Someone like this has not developed past toddler stage in terms of regulating their emotions and expecting everything to be done to pander to their feelings and insecurities, while they in contrast are free to do what they like. There is no equality and no notion of it.
There is also a total lack of empathy.
At the root of this is stunted development and self regulation, if that hasn't happened by a certain age - probably a good bit younger than he is - its extremely unlikely to happen.
He's failed to develop emotionally as a healthy, functional adult.
You are suffering as a result. He's making you suffer.
I'm sorry but I doubt there will be any fixing him. An ex of mine suffered from this "affliction" and he has been like that from first getting into relationships, until his (so far) 50s ..from what I can see.
There was no changing him.
The certainly in his head that I was doing him wrong by socialising separately (because he couldn't deal.with his feelings about it) and his feeling of absolute justification & righteousness in resenting, criticising, berating and punishing me for it - was so deep rooted in his character and values, that it wasn't going to change.

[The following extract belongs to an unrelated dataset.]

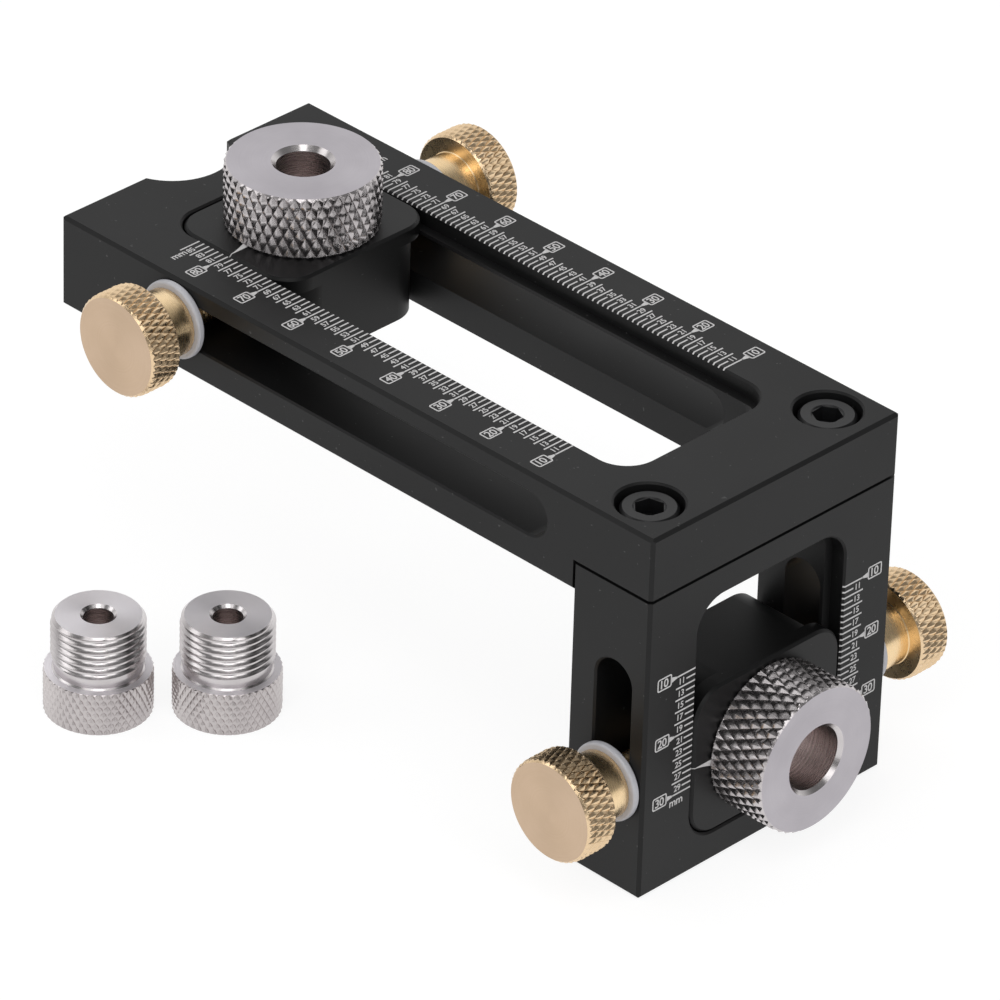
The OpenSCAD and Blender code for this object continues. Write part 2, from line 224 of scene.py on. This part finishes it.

When someone on here wrote about emotional development and maturity, a penny dropped and I started to put it all together with his interactions with other people, his attitudes, his background ...everything. He'd never grown up emotionally. He'd never got to the point that decently adjusted people do as they grow through childhood, adolescence, young adulthood etc.
I wound also wonder just what is behind his insecurity and lack of trust and certainty that you would be up to something with other men; with zero background, it's very odd how untrusting, paranoid, suspicious etc he is. One has to wonder whether it's projection.